* **PROBLEM DETAILS**: Reproduce the full listing that appears beneath this instruction exactly.

######

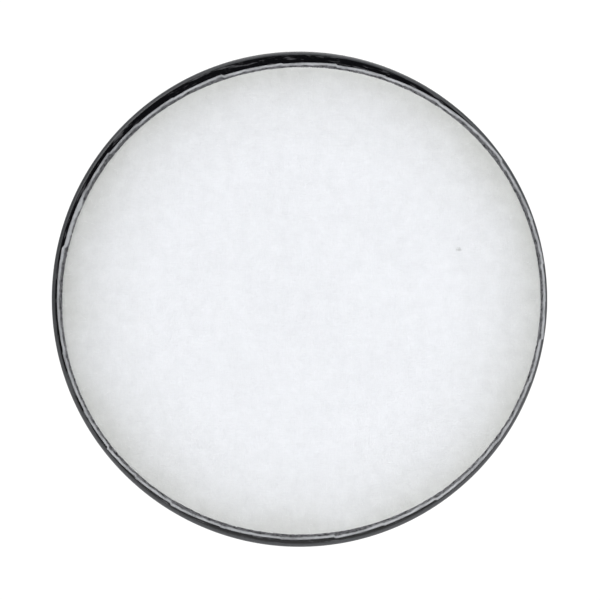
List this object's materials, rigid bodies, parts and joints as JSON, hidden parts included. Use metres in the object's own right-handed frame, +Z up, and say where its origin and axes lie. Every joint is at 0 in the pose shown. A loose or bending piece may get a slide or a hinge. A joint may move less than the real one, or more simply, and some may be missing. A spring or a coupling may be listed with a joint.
{
  "type": "felt polishing wheel",
  "caption": "Round white felt pad glued to a black plastic backing disc, with a threaded metal hub behind, for polishing stones on the end of a spinning arbor.",
  "frame": {"origin": "on the wheel's axis, in the plane of the bush's rear seat, at the mouth of the arbor thread", "axes": "+Y along the wheel's axis from the felt's face towards the bush, so the felt faces -Y; +Z up, and +X to the right of someone who looks at the felt"},
  "size_m": [0.1524, 0.0466, 0.1524],
  "materials": {
    "wool_felt": "dense pressed wool felt, faintly mottled",
    "clear_film": "clear double-sided film, whitish at its cut edge",
    "black_plastic": "glossy",
    "turned_steel": "turned",
    "turned_aluminium": "turned",
    "zinc_steel": "bright zinc plated",
    "nylon": "moulded"
  },
  "bodies": {
    "root": {"felt_pad": "wool_felt", "adhesive_film": "clear_film", "backing_plate": "black_plastic", "threaded_bush": "turned_steel", "hub_flange": "turned_aluminium", "plate_screws": "zinc_steel", "washers": "zinc_steel", "lock_nuts": "zinc_steel", "nut_inserts": "nylon"}
  },
  "joints": []
}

######

* **RESPONSE TO THE EXERCISE**:
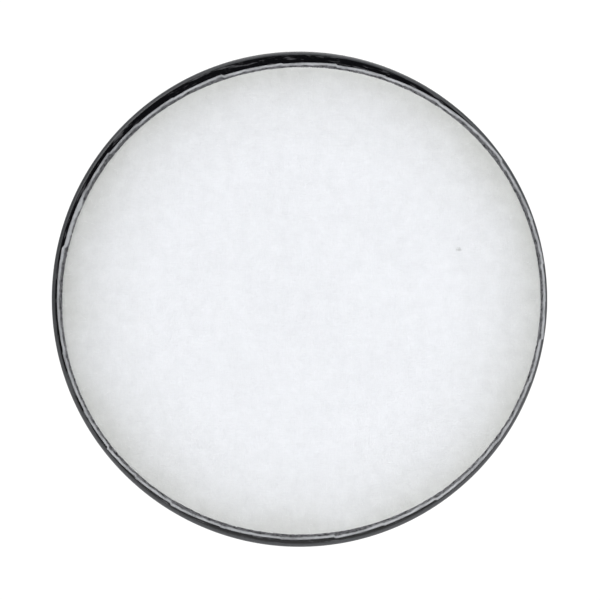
List this object's materials, rigid bodies, parts and joints as JSON, hidden parts included. Use metres in the object's own right-handed frame, +Z up, and say where its origin and axes lie. Every joint is at 0 in the pose shown. A loose or bending piece may get a slide or a hinge. A joint may move less than the real one, or more simply, and some may be missing. A spring or a coupling may be listed with a joint.
{
  "type": "felt polishing wheel",
  "caption": "Round white felt pad glued to a black plastic backing disc, with a threaded metal hub behind, for polishing stones on the end of a spinning arbor.",
  "frame": {"origin": "on the wheel's axis, in the plane of the bush's rear seat, at the mouth of the arbor thread", "axes": "+Y along the wheel's axis from the felt's face towards the bush, so the felt faces -Y; +Z up, and +X to the right of someone who looks at the felt"},
  "size_m": [0.1524, 0.0466, 0.1524],
  "materials": {
    "wool_felt": "dense pressed wool felt, faintly mottled",
    "clear_film": "clear double-sided film, whitish at its cut edge",
    "black_plastic": "glossy",
    "turned_steel": "turned",
    "turned_aluminium": "turned",
    "zinc_steel": "bright zinc plated",
    "nylon": "moulded"
  },
  "bodies": {
    "root": {"felt_pad": "wool_felt", "adhesive_film": "clear_film", "backing_plate": "black_plastic", "threaded_bush": "turned_steel", "hub_flange": "turned_aluminium", "plate_screws": "zinc_steel", "washers": "zinc_steel", "lock_nuts": "zinc_steel", "nut_inserts": "nylon"}
  },
  "joints": []
}